Ahead of a vote on capital punishment a look back at the history of the death penalty in Ireland.
The Republic of Ireland will vote on 7 June on a proposal to delete all references to the death penalty from the Constitution.
The death penalty was abolished in statute law in 1990 when it was replaced by a 40 year mandatory sentence for capital murder. If the proposal is carried in the referendum, a clause will be inserted in the Constitution preventing the Oireachtas from enacting any law providing for the death penalty.
In this context RTÉ News takes a look at the history of capital punishment in Ireland since the foundation of the Irish State.
Given the intimate link between the execution of the 1916 leaders and the struggle for independence, the enthusiasm for capital punishment shown by that newly independent State is regarded as a bitter irony.
During the civil war, the provisional government executed 81 people in a six month period. Historians argue that the adoption of the death penalty by the Dáil in 1922 reflected the poisonous atmosphere of the times as well as being a hangover from British law.
From 1924, there were a total of 24 executions. The last execution in the Republic of Ireland took place on 20 April 1954. 25 year old Michael Manning from Limerick was convicted of the murder of Catherine Cooper. Michael Manning's body still lies in an unmarked grave at Mountjoy Prison.
Frank Prendergast, who knew Michael Manning, recalls the aftermath of the trial and the lead up to his execution. Friends went to visit him the day before he was hanged and they played a game of handball.
He couldn’t have been more normal. It is arguably, it is unassailably true that in today’s more enlightened, understanding of psychotherapy and all of that area, that the man would never have been hanged.
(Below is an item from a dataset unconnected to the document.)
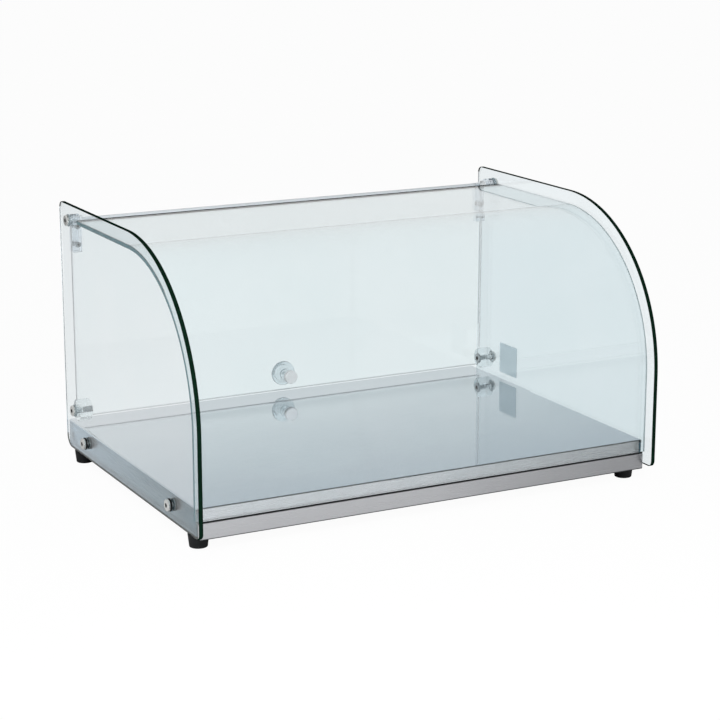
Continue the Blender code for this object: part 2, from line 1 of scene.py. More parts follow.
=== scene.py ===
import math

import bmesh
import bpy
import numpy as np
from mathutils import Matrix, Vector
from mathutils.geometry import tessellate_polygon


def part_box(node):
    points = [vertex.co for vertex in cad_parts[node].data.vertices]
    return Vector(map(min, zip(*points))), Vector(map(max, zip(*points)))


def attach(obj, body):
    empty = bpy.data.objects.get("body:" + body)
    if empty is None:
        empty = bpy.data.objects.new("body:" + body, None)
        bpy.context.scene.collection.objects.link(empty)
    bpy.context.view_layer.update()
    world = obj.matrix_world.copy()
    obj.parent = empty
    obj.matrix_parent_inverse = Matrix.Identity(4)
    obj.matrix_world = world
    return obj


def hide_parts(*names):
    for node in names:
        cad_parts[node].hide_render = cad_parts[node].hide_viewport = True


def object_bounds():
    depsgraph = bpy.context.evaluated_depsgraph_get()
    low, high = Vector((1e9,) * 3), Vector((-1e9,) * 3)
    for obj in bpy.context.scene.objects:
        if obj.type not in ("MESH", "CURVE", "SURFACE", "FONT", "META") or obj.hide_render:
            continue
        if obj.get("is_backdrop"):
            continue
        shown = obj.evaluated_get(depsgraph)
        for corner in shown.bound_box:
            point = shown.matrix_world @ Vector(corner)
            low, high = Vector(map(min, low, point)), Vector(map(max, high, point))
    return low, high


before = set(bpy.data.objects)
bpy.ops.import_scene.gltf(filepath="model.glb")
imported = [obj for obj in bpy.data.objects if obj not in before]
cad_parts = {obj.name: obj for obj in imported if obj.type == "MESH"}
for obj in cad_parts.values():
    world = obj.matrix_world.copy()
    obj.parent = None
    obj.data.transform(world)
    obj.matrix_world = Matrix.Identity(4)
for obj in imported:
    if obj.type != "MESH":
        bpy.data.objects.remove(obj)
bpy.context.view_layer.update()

Tim Carey, author of 'Mountjoy: The Story of a Prison’ describes what would have been Michael Manning’s final hours. He would have spent his final night in his cell with two prison officers. At 7.00 am, he would have been brought to the chapel for his last mass. Just before 8.00 am, the hangman Albert Pierrepoint who came from England the night before would have entered his cell accompanied by the prison governor, medical officer, Chaplin and prison officers. In his last few terrifying minutes of life he would have been pinioned and then walked a short distance to the trap door in the hang house. A rope would have been placed around his neck, a hood put over his head, he would have been positioned over the trap door and the lever would have been released.
He was the last to die at the gallows.
During the 1950s, Seán MacBride led a campaign to have the death penalty abolished. In 1964, under Charles Haughey as Minister for Justice, the death penalty was abolished for "ordinary murders". From then on, only the murder of a Garda or a prison officer carried the death penalty.
While a dozen Gardaí have been killed in the line of duty, the death penalty was only imposed on a handful of occasions. Noel and Marie Murray were convicted of the capital murder of Garda Michael Reynolds following an armed robbery in Dublin in 1975. However, their capital conviction was overturned and they received a life sentence.
The last people to be sentenced to death were Noel Callan and Michael McHugh for the murder of Sergeant Patrick Morrissey following a robbery in County Louth in 1985. However, their capital conviction was also overturned and they were sentenced to 40 years in prison.
Lawyer Eamon Leahy believes that the public now supports that a significant prison sentence over the death penalty is used as the deterrent to protect unarmed Gardaí.
An RTÉ News report broadcast on 22 May 2001. The reporter is Tony Connelly.